Write out exactly the lines from the line with "doc.recompute()" through the line with "before = set(bpy.data.objects)", including both, and nothing more.

* Begin *

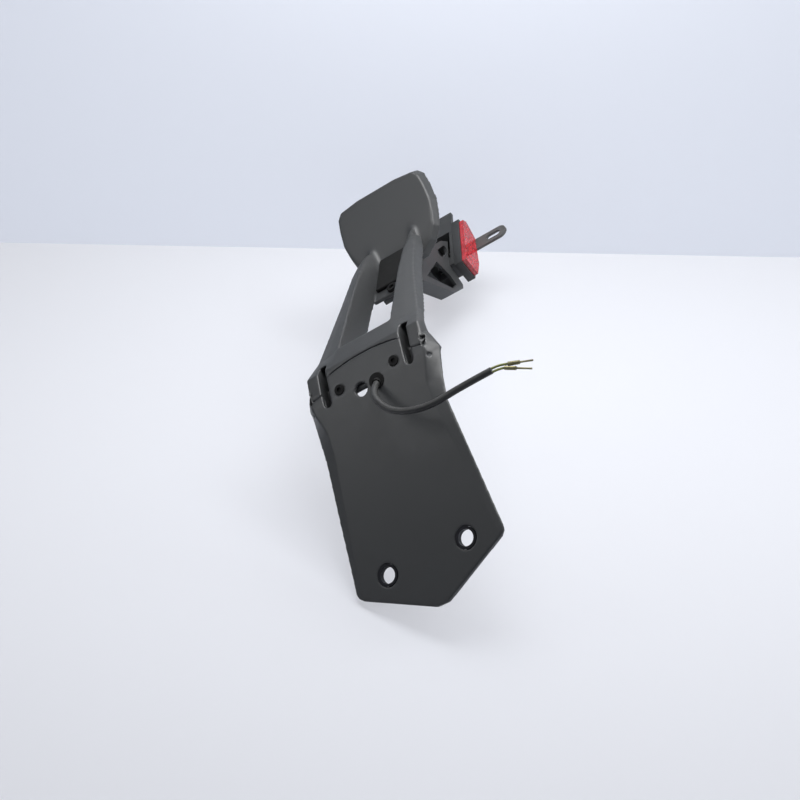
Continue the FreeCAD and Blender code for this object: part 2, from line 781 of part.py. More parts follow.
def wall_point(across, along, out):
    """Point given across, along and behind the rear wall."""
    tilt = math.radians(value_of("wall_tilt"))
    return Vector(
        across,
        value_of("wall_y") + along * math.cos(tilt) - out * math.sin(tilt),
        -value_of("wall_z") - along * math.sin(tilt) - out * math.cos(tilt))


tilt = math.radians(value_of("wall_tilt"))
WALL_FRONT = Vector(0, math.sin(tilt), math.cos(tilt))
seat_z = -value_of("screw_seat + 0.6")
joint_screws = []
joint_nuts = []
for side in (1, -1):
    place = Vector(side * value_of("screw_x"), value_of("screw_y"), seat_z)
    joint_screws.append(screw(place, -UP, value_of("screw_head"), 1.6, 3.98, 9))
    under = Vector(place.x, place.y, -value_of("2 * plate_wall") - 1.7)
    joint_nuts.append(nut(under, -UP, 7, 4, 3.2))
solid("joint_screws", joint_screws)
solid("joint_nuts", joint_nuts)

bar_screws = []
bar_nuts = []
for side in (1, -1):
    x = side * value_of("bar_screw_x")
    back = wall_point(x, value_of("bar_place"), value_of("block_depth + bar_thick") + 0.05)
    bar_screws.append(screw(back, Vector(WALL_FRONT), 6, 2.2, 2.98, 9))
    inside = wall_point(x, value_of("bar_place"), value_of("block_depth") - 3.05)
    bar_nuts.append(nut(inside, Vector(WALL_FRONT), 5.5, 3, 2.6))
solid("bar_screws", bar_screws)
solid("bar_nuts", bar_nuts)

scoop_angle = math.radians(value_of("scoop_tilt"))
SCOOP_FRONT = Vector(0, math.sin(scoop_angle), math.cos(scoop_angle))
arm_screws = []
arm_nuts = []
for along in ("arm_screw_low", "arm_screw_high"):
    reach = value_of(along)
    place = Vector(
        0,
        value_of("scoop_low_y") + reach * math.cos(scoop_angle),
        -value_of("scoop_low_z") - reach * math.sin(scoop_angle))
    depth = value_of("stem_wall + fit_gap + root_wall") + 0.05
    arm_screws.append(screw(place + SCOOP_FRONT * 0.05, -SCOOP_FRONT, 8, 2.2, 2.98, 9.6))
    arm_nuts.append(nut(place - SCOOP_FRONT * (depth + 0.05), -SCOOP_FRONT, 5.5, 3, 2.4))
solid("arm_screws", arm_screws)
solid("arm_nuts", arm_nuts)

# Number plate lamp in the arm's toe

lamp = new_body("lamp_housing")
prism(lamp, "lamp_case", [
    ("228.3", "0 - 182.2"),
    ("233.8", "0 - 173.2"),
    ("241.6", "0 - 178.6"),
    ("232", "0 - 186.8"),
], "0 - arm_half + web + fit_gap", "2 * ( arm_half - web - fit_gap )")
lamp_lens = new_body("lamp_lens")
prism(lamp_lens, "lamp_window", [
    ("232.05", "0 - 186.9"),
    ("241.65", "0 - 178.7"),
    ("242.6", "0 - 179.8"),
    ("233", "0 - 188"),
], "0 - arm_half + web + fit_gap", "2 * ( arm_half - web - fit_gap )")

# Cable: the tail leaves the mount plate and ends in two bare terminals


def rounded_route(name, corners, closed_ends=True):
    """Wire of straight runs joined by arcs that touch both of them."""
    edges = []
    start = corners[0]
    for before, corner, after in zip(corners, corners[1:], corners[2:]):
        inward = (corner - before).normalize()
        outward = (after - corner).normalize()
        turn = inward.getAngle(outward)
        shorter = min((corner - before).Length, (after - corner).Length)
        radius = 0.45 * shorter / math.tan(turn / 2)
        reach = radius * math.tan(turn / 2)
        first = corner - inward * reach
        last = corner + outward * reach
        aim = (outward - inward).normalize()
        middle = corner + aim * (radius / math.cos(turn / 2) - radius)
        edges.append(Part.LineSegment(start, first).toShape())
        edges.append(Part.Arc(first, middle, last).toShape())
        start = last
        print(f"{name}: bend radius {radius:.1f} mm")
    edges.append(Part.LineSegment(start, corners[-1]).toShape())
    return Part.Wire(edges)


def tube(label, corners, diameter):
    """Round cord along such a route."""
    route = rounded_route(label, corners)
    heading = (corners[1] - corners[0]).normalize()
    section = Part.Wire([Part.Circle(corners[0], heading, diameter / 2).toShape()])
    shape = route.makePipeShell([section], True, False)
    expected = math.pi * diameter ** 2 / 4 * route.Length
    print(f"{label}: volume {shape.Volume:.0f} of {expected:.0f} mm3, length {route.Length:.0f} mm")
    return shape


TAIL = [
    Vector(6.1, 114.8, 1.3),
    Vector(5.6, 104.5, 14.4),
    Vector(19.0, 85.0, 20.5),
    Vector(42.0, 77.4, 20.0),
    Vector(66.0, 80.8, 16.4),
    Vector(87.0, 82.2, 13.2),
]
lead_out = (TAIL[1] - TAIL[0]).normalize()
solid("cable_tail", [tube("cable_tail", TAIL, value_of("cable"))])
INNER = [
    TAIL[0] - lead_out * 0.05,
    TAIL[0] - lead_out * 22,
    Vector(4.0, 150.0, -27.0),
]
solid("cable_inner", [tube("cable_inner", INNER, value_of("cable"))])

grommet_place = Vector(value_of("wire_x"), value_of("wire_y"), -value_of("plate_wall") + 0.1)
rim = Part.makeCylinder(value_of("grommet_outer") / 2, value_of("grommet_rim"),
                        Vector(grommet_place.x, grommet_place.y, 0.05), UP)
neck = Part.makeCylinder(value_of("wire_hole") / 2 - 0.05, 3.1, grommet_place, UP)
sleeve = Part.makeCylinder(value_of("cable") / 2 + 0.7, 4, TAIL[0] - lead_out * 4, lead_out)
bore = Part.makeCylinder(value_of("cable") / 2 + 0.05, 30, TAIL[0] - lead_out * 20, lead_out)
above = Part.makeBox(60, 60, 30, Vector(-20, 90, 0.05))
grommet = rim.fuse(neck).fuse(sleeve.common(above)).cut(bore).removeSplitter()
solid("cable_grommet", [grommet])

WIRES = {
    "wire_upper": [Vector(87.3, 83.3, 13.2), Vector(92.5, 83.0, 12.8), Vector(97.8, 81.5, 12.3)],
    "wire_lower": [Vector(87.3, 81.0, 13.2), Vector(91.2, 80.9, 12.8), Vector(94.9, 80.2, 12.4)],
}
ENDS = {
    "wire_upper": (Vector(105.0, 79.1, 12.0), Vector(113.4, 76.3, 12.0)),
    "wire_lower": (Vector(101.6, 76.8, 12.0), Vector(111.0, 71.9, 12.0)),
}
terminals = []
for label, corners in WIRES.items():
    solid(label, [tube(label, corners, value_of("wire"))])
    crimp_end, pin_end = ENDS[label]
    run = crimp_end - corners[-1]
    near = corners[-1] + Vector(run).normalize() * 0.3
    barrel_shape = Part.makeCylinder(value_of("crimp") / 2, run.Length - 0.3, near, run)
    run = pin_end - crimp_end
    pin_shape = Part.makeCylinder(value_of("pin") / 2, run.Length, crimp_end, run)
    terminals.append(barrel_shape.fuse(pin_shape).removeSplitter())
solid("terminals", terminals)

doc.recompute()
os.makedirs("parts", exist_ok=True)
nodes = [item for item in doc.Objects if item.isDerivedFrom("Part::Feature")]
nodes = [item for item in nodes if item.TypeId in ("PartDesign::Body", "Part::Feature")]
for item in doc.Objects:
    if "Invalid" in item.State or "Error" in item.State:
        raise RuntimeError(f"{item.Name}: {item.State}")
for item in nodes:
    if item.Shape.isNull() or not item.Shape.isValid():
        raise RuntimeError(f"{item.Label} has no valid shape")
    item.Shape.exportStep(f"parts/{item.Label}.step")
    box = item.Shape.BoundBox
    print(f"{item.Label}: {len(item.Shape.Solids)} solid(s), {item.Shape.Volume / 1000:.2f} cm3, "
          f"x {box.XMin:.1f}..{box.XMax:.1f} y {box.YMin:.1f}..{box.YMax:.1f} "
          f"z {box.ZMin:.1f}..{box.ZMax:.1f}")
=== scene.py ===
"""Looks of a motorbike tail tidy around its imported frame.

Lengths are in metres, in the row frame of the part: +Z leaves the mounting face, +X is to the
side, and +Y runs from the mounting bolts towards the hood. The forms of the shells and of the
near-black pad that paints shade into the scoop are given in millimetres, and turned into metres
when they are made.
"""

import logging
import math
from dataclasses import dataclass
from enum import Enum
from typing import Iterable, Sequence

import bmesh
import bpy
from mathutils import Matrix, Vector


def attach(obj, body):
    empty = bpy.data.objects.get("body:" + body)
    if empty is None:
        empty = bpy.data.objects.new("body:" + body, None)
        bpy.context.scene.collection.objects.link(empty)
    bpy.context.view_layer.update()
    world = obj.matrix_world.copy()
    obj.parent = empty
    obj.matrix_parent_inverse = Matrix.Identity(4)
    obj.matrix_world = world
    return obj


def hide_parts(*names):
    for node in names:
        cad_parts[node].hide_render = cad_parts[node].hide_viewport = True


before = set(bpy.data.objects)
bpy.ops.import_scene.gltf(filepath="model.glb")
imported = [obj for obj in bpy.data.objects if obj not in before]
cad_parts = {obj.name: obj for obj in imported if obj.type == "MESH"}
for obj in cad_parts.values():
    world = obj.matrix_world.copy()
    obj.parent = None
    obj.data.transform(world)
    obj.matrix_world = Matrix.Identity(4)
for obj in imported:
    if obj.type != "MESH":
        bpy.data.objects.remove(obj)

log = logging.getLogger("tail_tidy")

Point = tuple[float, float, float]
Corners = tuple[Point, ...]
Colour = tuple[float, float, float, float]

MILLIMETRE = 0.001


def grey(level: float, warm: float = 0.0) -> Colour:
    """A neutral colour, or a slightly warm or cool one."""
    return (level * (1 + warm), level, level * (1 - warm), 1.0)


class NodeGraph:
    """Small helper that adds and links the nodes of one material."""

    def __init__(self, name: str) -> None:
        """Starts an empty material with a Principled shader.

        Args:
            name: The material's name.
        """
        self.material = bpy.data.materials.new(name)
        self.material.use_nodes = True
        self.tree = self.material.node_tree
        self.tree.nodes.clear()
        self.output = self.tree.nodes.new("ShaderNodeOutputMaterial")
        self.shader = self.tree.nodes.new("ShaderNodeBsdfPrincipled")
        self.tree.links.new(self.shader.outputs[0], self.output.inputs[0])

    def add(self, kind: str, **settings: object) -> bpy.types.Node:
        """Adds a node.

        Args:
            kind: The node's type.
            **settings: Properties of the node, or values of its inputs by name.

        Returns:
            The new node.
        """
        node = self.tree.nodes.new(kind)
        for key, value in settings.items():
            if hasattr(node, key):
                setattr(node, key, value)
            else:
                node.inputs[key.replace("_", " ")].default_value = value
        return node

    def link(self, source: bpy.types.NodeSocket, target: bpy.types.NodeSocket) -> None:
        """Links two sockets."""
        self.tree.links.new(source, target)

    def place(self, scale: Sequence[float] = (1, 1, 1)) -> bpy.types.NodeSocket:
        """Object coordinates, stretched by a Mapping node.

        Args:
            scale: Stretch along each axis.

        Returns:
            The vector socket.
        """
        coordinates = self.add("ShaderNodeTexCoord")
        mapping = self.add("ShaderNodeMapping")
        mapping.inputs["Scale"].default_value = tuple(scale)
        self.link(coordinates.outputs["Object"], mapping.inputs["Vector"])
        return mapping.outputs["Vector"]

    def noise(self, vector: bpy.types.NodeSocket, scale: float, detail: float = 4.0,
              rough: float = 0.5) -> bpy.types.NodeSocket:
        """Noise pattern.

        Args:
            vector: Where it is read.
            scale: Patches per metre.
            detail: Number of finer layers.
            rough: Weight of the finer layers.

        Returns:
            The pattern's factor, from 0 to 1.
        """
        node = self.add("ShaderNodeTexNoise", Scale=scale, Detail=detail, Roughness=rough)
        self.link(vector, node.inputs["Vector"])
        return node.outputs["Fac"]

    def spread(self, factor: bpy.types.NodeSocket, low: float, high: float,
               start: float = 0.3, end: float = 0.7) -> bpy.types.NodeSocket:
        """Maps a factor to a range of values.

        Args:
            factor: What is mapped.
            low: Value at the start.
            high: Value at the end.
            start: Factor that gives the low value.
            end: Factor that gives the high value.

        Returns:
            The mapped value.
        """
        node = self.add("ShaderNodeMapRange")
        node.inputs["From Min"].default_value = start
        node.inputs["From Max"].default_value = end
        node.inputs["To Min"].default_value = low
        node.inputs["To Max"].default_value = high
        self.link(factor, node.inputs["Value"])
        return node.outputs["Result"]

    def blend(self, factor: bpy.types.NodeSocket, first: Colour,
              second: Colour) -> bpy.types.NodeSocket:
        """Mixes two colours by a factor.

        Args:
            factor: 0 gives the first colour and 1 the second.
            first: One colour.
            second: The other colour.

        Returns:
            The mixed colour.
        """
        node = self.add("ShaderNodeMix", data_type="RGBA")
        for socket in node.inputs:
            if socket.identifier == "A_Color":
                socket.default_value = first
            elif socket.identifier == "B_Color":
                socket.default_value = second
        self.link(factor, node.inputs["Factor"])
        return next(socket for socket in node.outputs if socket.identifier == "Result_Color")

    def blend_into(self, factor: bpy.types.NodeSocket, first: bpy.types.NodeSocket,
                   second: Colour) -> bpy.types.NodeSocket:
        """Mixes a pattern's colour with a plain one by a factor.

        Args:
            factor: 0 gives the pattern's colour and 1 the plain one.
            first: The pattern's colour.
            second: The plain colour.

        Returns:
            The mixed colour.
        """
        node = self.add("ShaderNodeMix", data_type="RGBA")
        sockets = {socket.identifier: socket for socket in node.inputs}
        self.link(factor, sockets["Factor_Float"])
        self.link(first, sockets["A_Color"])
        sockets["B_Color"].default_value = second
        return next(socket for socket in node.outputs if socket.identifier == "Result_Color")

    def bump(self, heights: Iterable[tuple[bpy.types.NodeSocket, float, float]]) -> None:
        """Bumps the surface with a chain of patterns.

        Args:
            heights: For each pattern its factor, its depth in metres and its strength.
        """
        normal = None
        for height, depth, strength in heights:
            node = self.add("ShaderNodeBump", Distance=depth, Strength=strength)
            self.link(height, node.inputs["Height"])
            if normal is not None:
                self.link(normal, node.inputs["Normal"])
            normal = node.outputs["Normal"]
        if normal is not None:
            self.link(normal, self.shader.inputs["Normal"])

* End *

(Completed exercise)
doc.recompute()
os.makedirs("parts", exist_ok=True)
nodes = [item for item in doc.Objects if item.isDerivedFrom("Part::Feature")]
nodes = [item for item in nodes if item.TypeId in ("PartDesign::Body", "Part::Feature")]
for item in doc.Objects:
    if "Invalid" in item.State or "Error" in item.State:
        raise RuntimeError(f"{item.Name}: {item.State}")
for item in nodes:
    if item.Shape.isNull() or not item.Shape.isValid():
        raise RuntimeError(f"{item.Label} has no valid shape")
    item.Shape.exportStep(f"parts/{item.Label}.step")
    box = item.Shape.BoundBox
    print(f"{item.Label}: {len(item.Shape.Solids)} solid(s), {item.Shape.Volume / 1000:.2f} cm3, "
          f"x {box.XMin:.1f}..{box.XMax:.1f} y {box.YMin:.1f}..{box.YMax:.1f} "
          f"z {box.ZMin:.1f}..{box.ZMax:.1f}")
=== scene.py ===
"""Looks of a motorbike tail tidy around its imported frame.

Lengths are in metres, in the row frame of the part: +Z leaves the mounting face, +X is to the
side, and +Y runs from the mounting bolts towards the hood. The forms of the shells and of the
near-black pad that paints shade into the scoop are given in millimetres, and turned into metres
when they are made.
"""

import logging
import math
from dataclasses import dataclass
from enum import Enum
from typing import Iterable, Sequence

import bmesh
import bpy
from mathutils import Matrix, Vector


def attach(obj, body):
    empty = bpy.data.objects.get("body:" + body)
    if empty is None:
        empty = bpy.data.objects.new("body:" + body, None)
        bpy.context.scene.collection.objects.link(empty)
    bpy.context.view_layer.update()
    world = obj.matrix_world.copy()
    obj.parent = empty
    obj.matrix_parent_inverse = Matrix.Identity(4)
    obj.matrix_world = world
    return obj


def hide_parts(*names):
    for node in names:
        cad_parts[node].hide_render = cad_parts[node].hide_viewport = True


before = set(bpy.data.objects)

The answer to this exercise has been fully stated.